§ **WHAT THE TASK REQUIRES**
Would you restate all the data that follows, word for word?

§ **SOURCE DATA**
[BEGIN]

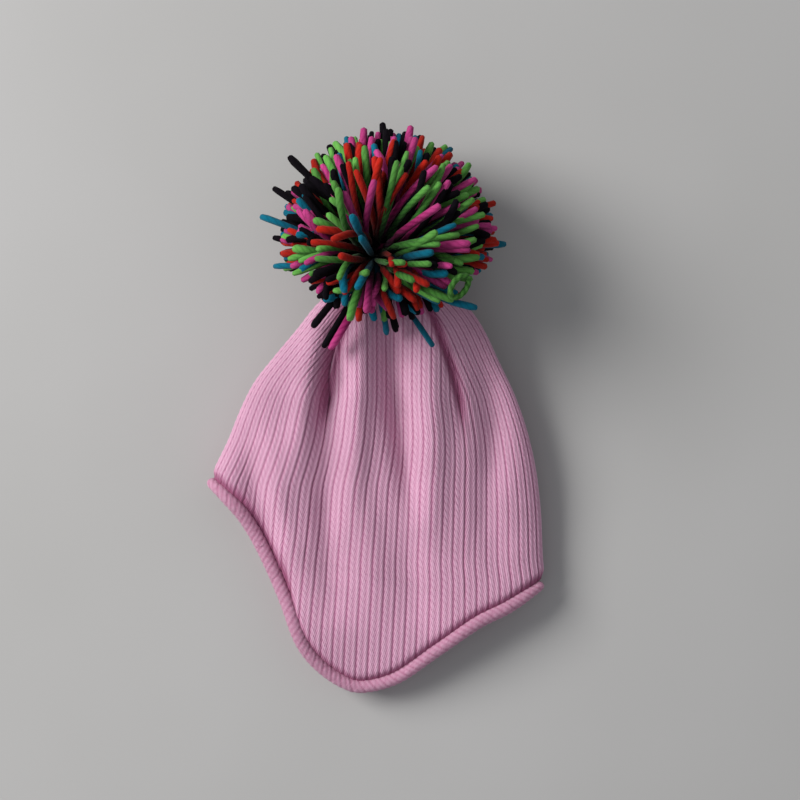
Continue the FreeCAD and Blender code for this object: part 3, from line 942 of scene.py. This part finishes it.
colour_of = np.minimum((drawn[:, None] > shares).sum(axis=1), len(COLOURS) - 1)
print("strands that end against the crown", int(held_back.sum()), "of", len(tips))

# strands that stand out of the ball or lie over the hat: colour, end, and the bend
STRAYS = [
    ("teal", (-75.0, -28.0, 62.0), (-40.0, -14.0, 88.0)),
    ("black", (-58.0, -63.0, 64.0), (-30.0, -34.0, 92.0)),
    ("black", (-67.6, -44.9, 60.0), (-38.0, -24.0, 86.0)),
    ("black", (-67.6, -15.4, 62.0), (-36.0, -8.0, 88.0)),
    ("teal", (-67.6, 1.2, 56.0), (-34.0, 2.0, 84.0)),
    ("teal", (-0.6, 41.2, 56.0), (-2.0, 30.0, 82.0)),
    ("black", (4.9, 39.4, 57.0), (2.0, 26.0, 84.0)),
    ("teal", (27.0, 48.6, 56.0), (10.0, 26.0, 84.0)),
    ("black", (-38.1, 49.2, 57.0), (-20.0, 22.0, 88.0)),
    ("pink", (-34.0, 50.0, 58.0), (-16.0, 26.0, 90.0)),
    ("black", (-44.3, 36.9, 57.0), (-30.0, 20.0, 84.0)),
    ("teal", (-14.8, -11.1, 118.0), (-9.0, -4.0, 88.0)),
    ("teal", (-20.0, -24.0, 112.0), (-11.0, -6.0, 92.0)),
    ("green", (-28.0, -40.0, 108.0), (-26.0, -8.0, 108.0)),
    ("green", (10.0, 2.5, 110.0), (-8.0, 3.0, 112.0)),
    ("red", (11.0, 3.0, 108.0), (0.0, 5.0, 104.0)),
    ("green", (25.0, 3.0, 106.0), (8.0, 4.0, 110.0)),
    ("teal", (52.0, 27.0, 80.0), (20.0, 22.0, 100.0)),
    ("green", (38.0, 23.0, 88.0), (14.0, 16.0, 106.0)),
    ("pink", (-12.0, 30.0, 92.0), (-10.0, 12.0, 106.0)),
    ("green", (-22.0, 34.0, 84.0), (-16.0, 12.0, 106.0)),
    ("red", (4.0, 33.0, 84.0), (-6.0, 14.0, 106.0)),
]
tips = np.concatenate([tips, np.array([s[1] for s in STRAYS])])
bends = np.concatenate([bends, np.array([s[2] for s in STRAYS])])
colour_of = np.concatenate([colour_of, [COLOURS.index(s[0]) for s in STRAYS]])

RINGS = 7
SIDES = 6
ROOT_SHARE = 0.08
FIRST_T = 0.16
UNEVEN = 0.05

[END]

§ **FULL ANSWER**
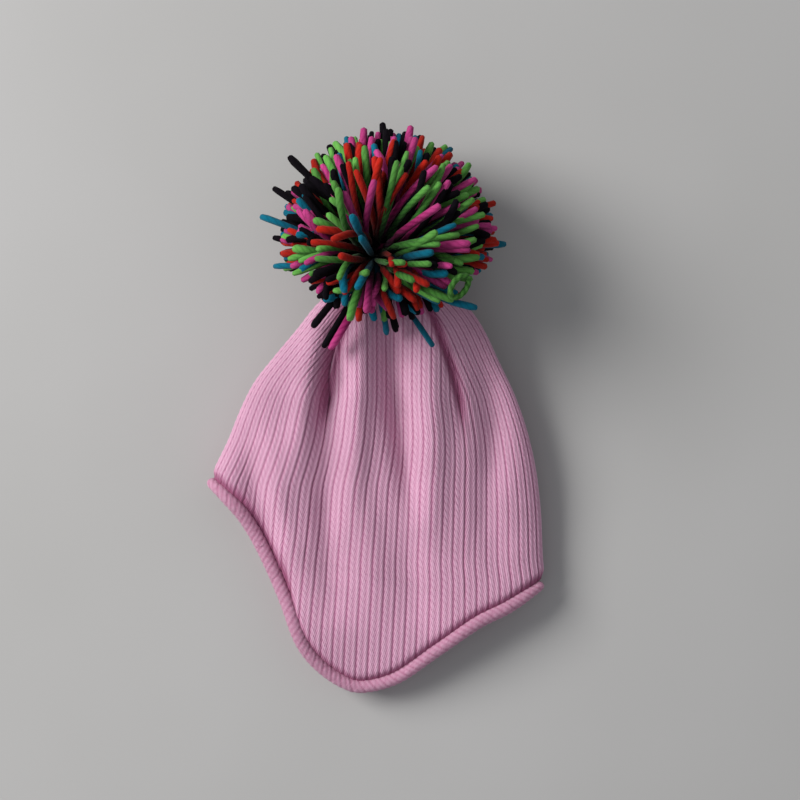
Continue the FreeCAD and Blender code for this object: part 3, from line 942 of scene.py. This part finishes it.
colour_of = np.minimum((drawn[:, None] > shares).sum(axis=1), len(COLOURS) - 1)
print("strands that end against the crown", int(held_back.sum()), "of", len(tips))

# strands that stand out of the ball or lie over the hat: colour, end, and the bend
STRAYS = [
    ("teal", (-75.0, -28.0, 62.0), (-40.0, -14.0, 88.0)),
    ("black", (-58.0, -63.0, 64.0), (-30.0, -34.0, 92.0)),
    ("black", (-67.6, -44.9, 60.0), (-38.0, -24.0, 86.0)),
    ("black", (-67.6, -15.4, 62.0), (-36.0, -8.0, 88.0)),
    ("teal", (-67.6, 1.2, 56.0), (-34.0, 2.0, 84.0)),
    ("teal", (-0.6, 41.2, 56.0), (-2.0, 30.0, 82.0)),
    ("black", (4.9, 39.4, 57.0), (2.0, 26.0, 84.0)),
    ("teal", (27.0, 48.6, 56.0), (10.0, 26.0, 84.0)),
    ("black", (-38.1, 49.2, 57.0), (-20.0, 22.0, 88.0)),
    ("pink", (-34.0, 50.0, 58.0), (-16.0, 26.0, 90.0)),
    ("black", (-44.3, 36.9, 57.0), (-30.0, 20.0, 84.0)),
    ("teal", (-14.8, -11.1, 118.0), (-9.0, -4.0, 88.0)),
    ("teal", (-20.0, -24.0, 112.0), (-11.0, -6.0, 92.0)),
    ("green", (-28.0, -40.0, 108.0), (-26.0, -8.0, 108.0)),
    ("green", (10.0, 2.5, 110.0), (-8.0, 3.0, 112.0)),
    ("red", (11.0, 3.0, 108.0), (0.0, 5.0, 104.0)),
    ("green", (25.0, 3.0, 106.0), (8.0, 4.0, 110.0)),
    ("teal", (52.0, 27.0, 80.0), (20.0, 22.0, 100.0)),
    ("green", (38.0, 23.0, 88.0), (14.0, 16.0, 106.0)),
    ("pink", (-12.0, 30.0, 92.0), (-10.0, 12.0, 106.0)),
    ("green", (-22.0, 34.0, 84.0), (-16.0, 12.0, 106.0)),
    ("red", (4.0, 33.0, 84.0), (-6.0, 14.0, 106.0)),
]
tips = np.concatenate([tips, np.array([s[1] for s in STRAYS])])
bends = np.concatenate([bends, np.array([s[2] for s in STRAYS])])
colour_of = np.concatenate([colour_of, [COLOURS.index(s[0]) for s in STRAYS]])

RINGS = 7
SIDES = 6
ROOT_SHARE = 0.08
FIRST_T = 0.16
UNEVEN = 0.05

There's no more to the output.